Work required: Provide only the number of lines in the data below that contain the word "piece".

[3D code data]
---*---

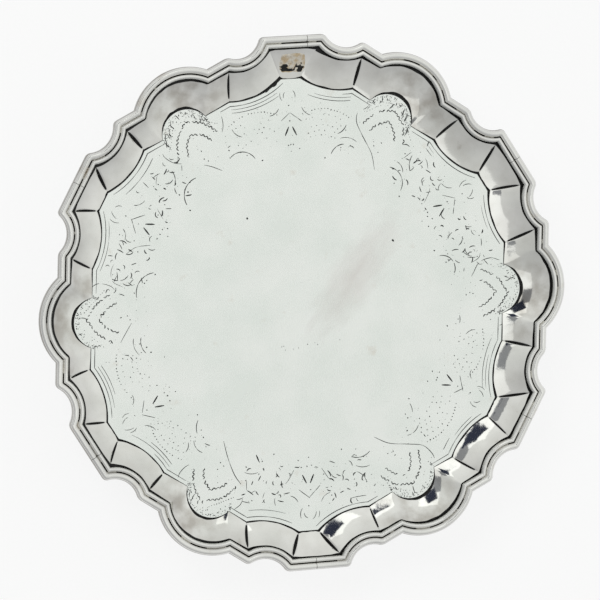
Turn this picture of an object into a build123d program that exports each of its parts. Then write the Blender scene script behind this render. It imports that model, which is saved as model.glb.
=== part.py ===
from build123d import *
import os
from math import atan2, cos, degrees, radians, sin, sqrt, tan

# A small six-lobed silver salver (a waiter) on three cast hoof feet.
# The body is one hammered sheet: a flat plate, a concave border (the cavetto) that
# rises from it, and a narrow level flange. A moulded rim, cast in six sections, is
# soldered on the flange with butt seams in the middle of the tablets.
# Frame: origin on the standing surface under the centre, +Z up, one lobe on +X.
# Lengths are in millimetres and angles in degrees.

# ---- outline, seen from above -------------------------------------------------
LOBES = 6
TABLET_REACH = 80.0      # centre to the straight outer edge of a tablet
TABLET_ANGLE = 7.125     # half the angle that this edge spans
SHOULDER_STEP = 3.93     # the shoulders' line lies this far inside the tablets' edge
SHOULDER_ANGLE = 14.63   # half the angle between the two shoulder corners of a lobe
LOBE_ANGLE = 9.4         # half the angle between the two feet of a lobe's arc
LOBE_RISE = 5.4          # a lobe's top stands this far outside its shoulders' line
LOBE_TWIST = 4.33        # each lobe and its shoulders lie turned by this much
SCOOP_DEPTH = 2.8        # the hollow between a shoulder and a tablet
PLATE_LOBE_ANGLE = 6.6   # as LOBE_ANGLE, where the border meets the flat plate
PLATE_TABLET_TRIM = 0.8  # the tablets' corners lie this much nearer their middle there

# ---- sheet ---------------------------------------------------------------------
SHEET = 1.1              # gauge of the sheet
BORDER_WIDTH = 12.2      # outer edge to the flat plate
PLATE_SHIFT_X = -0.8     # the flat plate lies this far off the rim's centre, raised by eye
PLATE_SHIFT_Y = -0.8
BORDER_RISE = 3.7        # flange's top above the plate's top
BORDER_BREAK = 10.0      # slope of the cavetto where it leaves the plate
CAVETTO_BANDS = 5
STAND = 16.0             # plate's underside above the standing surface

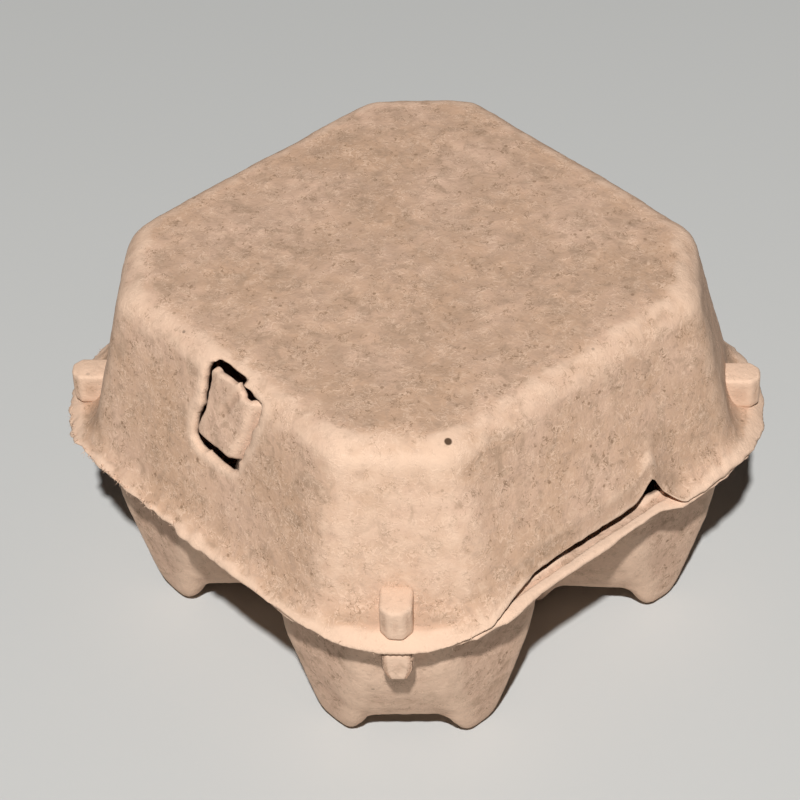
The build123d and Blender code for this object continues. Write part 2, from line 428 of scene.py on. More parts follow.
def finish_piece(piece, bm, body, slot, nodes):
    """Write a modelled piece back in metres, give it its slot's finish, hang it on its body and hide the CAD
    nodes it stands for; with no body it isn't made to ride.
    """
    bm.verts.index_update()
    mark_rubbed_and_painted_light(bm, bpy.context.scene.carton_sizes.flange_corner / MM)
    bmesh.ops.scale(bm, verts=bm.verts, vec=(MM, MM, MM))
    for face in bm.faces:
        face.smooth = True
    bm.to_mesh(piece.data)
    bm.free()
    piece.data.materials.clear()
    piece.data.materials.append(pulp(slot))
    if body:
        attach(piece, body)
    if nodes:
        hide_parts(*nodes)


# --- Lid ---

def roof_half(sizes):
    """Half width of the roof with its rounded edge."""
    return node_box("lid_roof")[1].x + sizes.roof_edge / MM


def wall_lean(sizes):
    """How far the lid's sides come in for each millimetre up."""
    return (WALL_FOOT_HALF - roof_half(sizes)) / (ROOF_TOP - LID_UNDER)


def lid_diagonals(sizes):
    """Half diagonals of the lid at the flange's edge, at the foot of the walls and at the roof."""
    flange = flange_diagonal(sizes.flange_corner / MM)
    roof = (2 * roof_half(sizes) - sizes.roof_chamfer / MM / ROOT_TWO) / ROOT_TWO
    return flange, flange - sizes.corner_shelf / MM, roof


def corner_lean(sizes):
    """How far the lid's corner faces come in for each millimetre up."""
    _, foot, roof = lid_diagonals(sizes)
    return (foot - roof) / (ROOF_TOP - LID_UNDER)


def lid_rings(sizes):
    """Outer face of the lid from the flange's edge up to the roof."""
    flange, foot, _ = lid_diagonals(sizes)
    radius = sizes.roof_edge / MM
    lid_corner = sizes.lid_corner / MM
    lean = wall_lean(sizes)
    diagonal_lean = corner_lean(sizes)

    def wall(height, flare=0.0):
        rise = height - LID_UNDER
        return level(WALL_FOOT_HALF - lean * rise + flare, foot - diagonal_lean * rise + flare,
                     lid_corner, height)

    top = LID_FLANGE_TOP
    rings = [level(FLANGE_HALF, flange, sizes.flange_corner / MM, top),
             level(WALL_FOOT_HALF + 0.9, foot + 1.4, lid_corner + 4, top + 0.05),
             wall(top + 0.5, 0.65), wall(top + 1.2, 0.25), wall(top + WALL_FILLET, 0.05)]
    tangent = ROOF_TOP - radius * (1 - sin(atan(lean)))
    steps = 8
    for step in range(1, steps + 1):
        rings.append(wall(top + WALL_FILLET + (tangent - top - WALL_FILLET) * step / steps))
    last_half, last_diagonal = rings[-1][0], rings[-1][1]
    start = atan(lean)
    arc_steps = 9
    for step in range(1, arc_steps + 1):
        turn = start + (pi / 2 - start) * step / arc_steps
        inwards = radius * (cos(start) - cos(turn))
        height = ROOF_TOP - radius * (1 - sin(turn))
        rings.append(level(last_half - inwards, last_diagonal - inwards,
                           max(lid_corner - inwards, 3), height))
    return rings


def columns(name, back, front, width, flat, low, high):
    """A column with a six-sided plan at each of the four corners, its flat front outwards."""
    bm = bmesh.new()
    middle = (front + back) / 2
    edge_radius = 0.6
    bmesh.ops.create_cube(bm, size=1)
    bmesh.ops.scale(bm, verts=bm.verts, vec=(front - back, width, high - low))
    bmesh.ops.translate(bm, verts=bm.verts, vec=(middle, 0, (high + low) / 2))
    upright = [edge for edge in bm.edges if all(vert.co.x > middle for vert in edge.verts)
               and abs(edge.verts[0].co.z - edge.verts[1].co.z) > 1]
    bmesh.ops.bevel(bm, geom=upright, offset=(width - flat) / 2, offset_type="OFFSET", segments=1,
                    profile=0.5, affect="EDGES", material=-1)
    bmesh.ops.bevel(bm, geom=bm.edges[:], offset=edge_radius, offset_type="OFFSET", segments=3, profile=0.5,
                    affect="EDGES", material=-1)
    long_edges = [edge for edge in bm.edges if edge.calc_length() > 1]
    bmesh.ops.subdivide_edges(bm, edges=long_edges, cuts=7, use_grid_fill=True)
    bmesh.ops.rotate(bm, verts=bm.verts, cent=(0, 0, 0), matrix=Matrix.Rotation(pi / 4, 3, "Z"))
    everything = bm.verts[:] + bm.edges[:] + bm.faces[:]
    bmesh.ops.spin(bm, geom=everything, cent=(0, 0, 0), axis=(0, 0, 1), angle=1.5 * pi, steps=3,
                   use_duplicate=True)
    return oriented_object(name, bm)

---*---

Task output: 6